We load the data and split it into train and validation set. Our training data is a list here. The first list item contains training examples of people that died, the second list item of people that survived. This choice helps us in the tree to calculate the information gain, but is specific to this implementation and not compatible with libraries, such as sklearn.

In [4]:
data = dataPrep.titanic('train.csv', LABELED=True)
N0 = int(r_train * np.asarray(data[0]).shape[0])
N1 = int(r_train * np.asarray(data[1]).shape[0])


In [5]:
trainData  = [data[0][:N0, :], data[1][:N1, :]]
print np.asarray(trainData[0]).shape, np.asarray(trainData[1]).shape

(411, 10) (256, 10)


In [6]:
crossValData = [np.concatenate([data[0][N0 + 1:, :], data[1][N1 + 1:, :]])]
print np.asarray(crossValData).shape

(1, 222, 10)


We now define a helper function that calculates the error (misclassification rate) and the accuracy. It will evaluate each tree that we build.

In [7]:
def calculate_error(output):
    n_examples = output.shape[0]
    prediction = output[:, N_ftr]
    target = output[:, N_ftr + 1]
    misclass = np.where(target == prediction, 0, 1)
    error = np.mean(misclass)
    precision = 1. - error
    return error, precision

We use a basic loop to find the best tree-depth.
After the loop, we use the best depth and initialise a new tree. We then use the complete training data to train that tree.
We use that new tree to predict the test data and create a submit file for the Kaggle webpage.
We will find that the best depth is 4.
We will also see that the deeper the tree, the better the accuracy on the training data. This shows that our implementation is working as it can overfit the training data.

In [8]:
best_accuracy = 0.
best_depth = 0
for depth in depths:
    print depth
    RF = DecisionTree(depth, N_ftr, 2)
    RF.train([trainData])

    output = RF.predict_label([np.concatenate(trainData)])
    error, accuracy = calculate_error(output)
    print 'error and accuracy on training set: {}, {}'.format(
        round(error, 3), round(accuracy, 3))

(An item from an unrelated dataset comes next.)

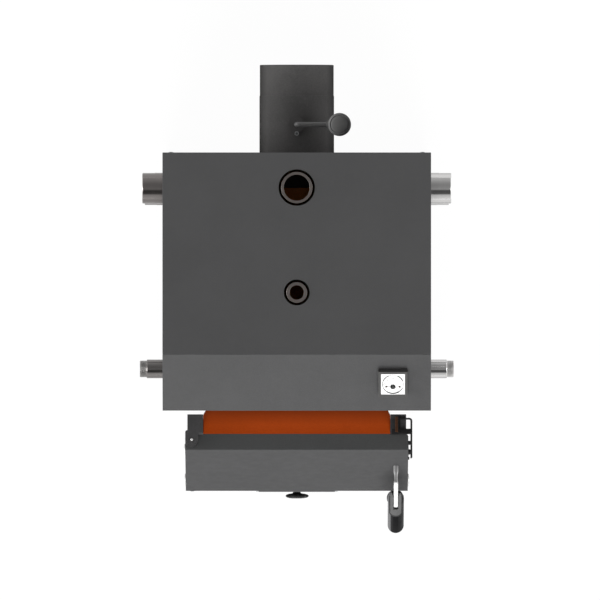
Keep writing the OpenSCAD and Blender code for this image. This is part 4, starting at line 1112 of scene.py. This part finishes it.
# Sky: paler to the horizon and to the front, with a dark patch before the zenith
world = bpy.data.worlds.new("studio")
scene.world = world
world.use_nodes = True
sky = Wiring(world.node_tree, "Generated")
stops = ((0.0, 1.0), (0.03, 1.0), (0.06, 0.42), (0.45, 0.34), (0.8, 0.226), (1.0, 0.18))
ramp = sky.node("ShaderNodeValToRGB")
sky.join(sky.place_along("Z"), ramp.inputs["Fac"])
ramp.color_ramp.elements.remove(ramp.color_ramp.elements[1])
for i, (place, value) in enumerate(stops):
    stop = ramp.color_ramp.elements[0] if i == 0 else ramp.color_ramp.elements.new(place)
    stop.position = place
    stop.color = (value, value, value, 1)
to_patch = sky.node("ShaderNodeVectorMath", operation="DOT_PRODUCT")
sky.join(sky.place, to_patch.inputs[0])
to_patch.inputs[1].default_value = (0, -0.5, 0.866)
patch = sky.spread(to_patch.outputs["Value"], 1.0, 0.2, 0.93, 0.975)
front = sky.spread(sky.place_along("Y"), 1.53, 1.0, -0.4, 0.4)
background = sky.tree.nodes["Background"]
sky.join(ramp.outputs["Color"], background.inputs["Color"])
sky.join(sky.calculated("MULTIPLY", patch, front), background.inputs["Strength"])


# Lamps
def lamp(name, strength, spread, direction, in_gloss=True):
    """A broad even light that comes from a direction."""
    made = bpy.data.objects.new(name, bpy.data.lights.new(name, "SUN"))
    made.data.energy = strength
    made.data.angle = math.radians(spread)
    made.rotation_mode = "QUATERNION"
    made.rotation_quaternion = Vector(direction).to_track_quat("Z", "Y")
    made.visible_glossy = in_gloss
    scene.collection.objects.link(made)
    return made


key_height = math.radians(51)
key = lamp("front_light", 3.0, 45, (0, -math.sin(key_height), math.cos(key_height)), False)
lamp("left_light", 1.3, 30, (-0.97, -0.05, 0.24))
lamp("right_light", 0.45, 30, (0.97, -0.05, 0.24))

# A window at the left for the handles and the damper's knob alone, whose dark plastic shows little else
window = lamp("left_window", 5.0, 30, (-0.93, 0.12, 0.34))
by_window = bpy.data.collections.new("lit_by_left_window")
for door in ("loading", "lower"):
    for part in ("body", "seat", "rim"):
        by_window.objects.link(bpy.data.objects[f"{door}_handle_grip_{part}"])
by_window.objects.link(bpy.data.objects["damper_hand_knob"])
window.light_linking.receiver_collection = by_window

# The door's own edge would shade the neck behind it, so the front light passes the loading door
passing = bpy.data.collections.new("passed_by_front_light")
for part in ("sheet", "gasket", "casting"):
    passing.objects.link(bpy.data.objects[f"loading_door_{part}"])
passing.objects.link(nodes["loading_door_board"])
key.light_linking.blocker_collection = passing
for item in passing.collection_objects:
    item.light_linking.link_state = "EXCLUDE"
scene.view_settings.view_transform = "Standard"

    output = RF.predict_label(crossValData)
    error, accuracy = calculate_error(output)
    print 'error and accuracy on validation set: {}, {}\n'.format(
        round(error, 3), round(accuracy, 3))

    if accuracy > best_accuracy:
        best_accuracy = accuracy
        best_depth = depth

print best_depth
trainData  = [data[0][:, :], data[1][:, :]]
RF = DecisionTree(best_depth, N_ftr, 2)
RF.train([trainData])

testData = dataPrep.titanic('test.csv', LABELED=False)
print np.asarray(testData).shape

output = RF.predict_label(testData)
output = zip(output[:, N_ftr], output[:, N_ftr + 1])
output.sort(key=lambda tup: tup[0])
pId, survival = zip(*output)

2
error and accuracy on training set: 0.211, 0.789
error and accuracy on validation set: 0.22, 0.78

3
error and accuracy on training set: 0.208, 0.792
error and accuracy on validation set: 0.215, 0.785

4
error and accuracy on training set: 0.171, 0.829
error and accuracy on validation set: 0.161, 0.839

5
error and accuracy on training set: 0.166, 0.834
error and accuracy on validation set: 0.175, 0.825

6
error and accuracy on training set: 0.148, 0.852
error and accuracy on validation set: 0.175, 0.825

7
error and accuracy on training set: 0.132, 0.868
error and accuracy on validation set: 0.175, 0.825

8
error and accuracy on training set: 0.108, 0.892
error and accuracy on validation set: 0.179, 0.821

9
error and accuracy on training set: 0.097, 0.903
error and accuracy on validation set: 0.175, 0.825

4
(1, 418, 10)


In [9]:
with open('submit.txt', 'w') as f:
    f.write('PassengerId,Survived\n')
for ii in range(len(pId)):
    if ii == 0:
        continue
    with open('submit.txt', 'a') as f:
        f.write(str(int(pId[ii])) + ',' + str(int(survival[ii])) + '\n')

When we submit this file to Kaggle, we obtain an accuracy on the test set of 78.9%.
This is an imporvement on the gender model (which predicts that all men die and all women survive) and shows that our implementation of a decision tree is working well.